The public were invited into the ECU City Forum for 30-minute screenings of 'Human Cell Atlas' by Ouchhh Studio and 'INANNA' by Astral Projekt held on the four-storey Forum Screen, complete with custom lighting, LED furniture, and an immersive audio experience.

Outside, members of the public were encouraged to engage with 'Journey' and 'Kep Koorliny Djenna Bidi', the public artworks launched on 17 April.

'Journey', by artist Reko Renni, consists of two large-scale sculptures drawing on the tail feathers of the Karak (Red-Tailed Black Cockatoo) and the Ngoolark (Carnaby's Black Cockatoo), while also evoking Lake Goologoolup and its surrounding wetlands.

Blue light reflecting off an etched carving. 'Kep Koorliny Djenna Bidi', by artist Lea Taylor.

'Kep Koorliny Djenna Bidi', by local artist Lea Taylor, is an integrated artwork etched into the pavement outside the ECU City Campus, evoking the underground waterways that continue to flow beneath Whadjuk Country.

"To see our City Campus light up like this, with thousands of people streaming through over the weekend, is something truly special," ECU Vice-Chancellor Professor Clare Pollock said.

"As an immersive, digitally enabled campus, ECU City reflects our commitment to innovation in the creative industries while positioning the University as a leading cultural contributor."

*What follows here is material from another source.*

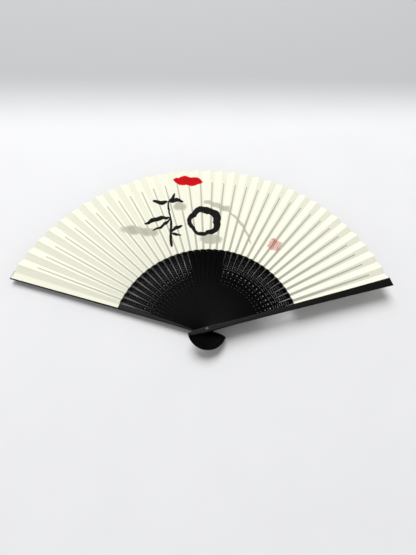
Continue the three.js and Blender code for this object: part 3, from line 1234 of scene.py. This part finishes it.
@dataclass
class Rivet:
    """The nylon rivet: a pin with a flat foot, let into the back guard, and a domed cap."""

    measures: FanMeasures
    material: bpy.types.Material
    pin_radius: float = 1.5 * MM
    foot_radius: float = 2.5 * MM
    foot_thickness: float = 0.6 * MM
    foot_edge: float = 0.12 * MM
    cap_radius: float = 2.05 * MM
    cap_height: float = 0.8 * MM
    cap_brim: float = 0.22 * MM
    cap_gap: float = 0.03 * MM
    cap_edge: float = 0.08 * MM
    dome_fullness: float = 0.8
    dome_steps: int = 9
    segments: int = 48

    def pin_profile(self) -> Profile:
        """Sets out the pin's outline.

        Returns:
            Its radii and heights, from the foot up.
        """
        top = self.measures.stack_top
        edge = self.foot_radius - self.foot_edge
        return ((0.0, 0.0), (edge, 0.0), (self.foot_radius, self.foot_edge),
                (self.foot_radius, self.foot_thickness), (self.pin_radius, self.foot_thickness),
                (self.pin_radius, top), (0.0, top))

    def cap_profile(self) -> Profile:
        """Sets out the cap's outline.

        Returns:
            Its radii and heights, from the underside up.
        """
        bottom = self.measures.stack_top + self.cap_gap
        brim = bottom + self.cap_brim
        turns = [math.pi / 2 * k / self.dome_steps for k in range(self.dome_steps)]
        rise = self.cap_height - self.cap_brim
        dome = [(self.cap_radius * math.cos(turn) ** self.dome_fullness, brim + rise * math.sin(turn))
                for turn in turns]
        return ((0.0, bottom), (self.cap_radius - self.cap_edge, bottom),
                (self.cap_radius, bottom + self.cap_edge), *dome, (0.0, bottom + self.cap_height))

    def build(self) -> list[bpy.types.Object]:
        """Builds the pin and the cap.

        Returns:
            The two pieces.
        """
        pieces = []
        for name, node, profile in (
            ("rivet_pin", "pivot_pin", self.pin_profile()), ("rivet_head", "rivet_cap", self.cap_profile())
        ):
            piece = new_object(name, lathe_mesh(name, profile, self.segments))
            piece.data.materials.append(self.material)
            piece.data.shade_smooth()
            piece.data.set_sharp_from_angle(angle=SHARP_ANGLE)
            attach(piece, "back_guard")
            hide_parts(node)
            pieces.append(piece)
        return pieces


# ---------- leaf ----------


@dataclass
class LeafColumn:
    """One line of the leaf from its inner to its outer edge, where it is folded, glued or free."""

    azimuth: np.ndarray
    height: np.ndarray
    follows: np.ndarray | float
    # Share of painted shade, where the sheet lies over a sliver.
    painted_sliver_shade: np.ndarray
    # Share of painted highlight, on a fold line.
    painted_fold_highlight: float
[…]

"ECU City didn't just live up to expectations, it exceeded them. Seeing the Campus buzzing with energy as a part of Illuminate showed exactly what the precinct can become, and place of innovation, connection and creativity."

Japanese drummers standing in front of a crowd at night, backlit by string lights. PULSE, by Alumni Racheal Dease and Giorgia Schijf.

Legacy in lights

The Illuminate Yagan Square event shone a spotlight on the exceptional talent of some of ECU's alumni, students and staff, with their creative contributions forming part of the program.

ECU alumni Racheal Dease and Giorgia Schijf were the artists behind the PULSE exhibition, which featured cascading strands light that translated sound into motion, with the light strands reacting to a continuous performance of live music, dance and drums.

Astral Projekt's artwork INANNA, which featured on the ECU City Forum Screen, combined striking digital imagery with a performance by WAAPA dancer Annmarie Clifton-James captured by WAAPA's Motion Studio lead Luke Hopper.

The result is a powerful work inspired by the ancient Sumerian goddess's descent into the underworld, exploring themes of ambition, power and transformation through a striking and immersive visual experience.

ECU staff member Marcin Oleszkiewich also assisted in the 'Discover Echoles of Presence' installation, an immersive artwork that surrounded visitors in an ever-changing environment of evolving constellations, luminous trails and pulsing spatial forms, which explored how human movement actively alters and reshapes space in real time.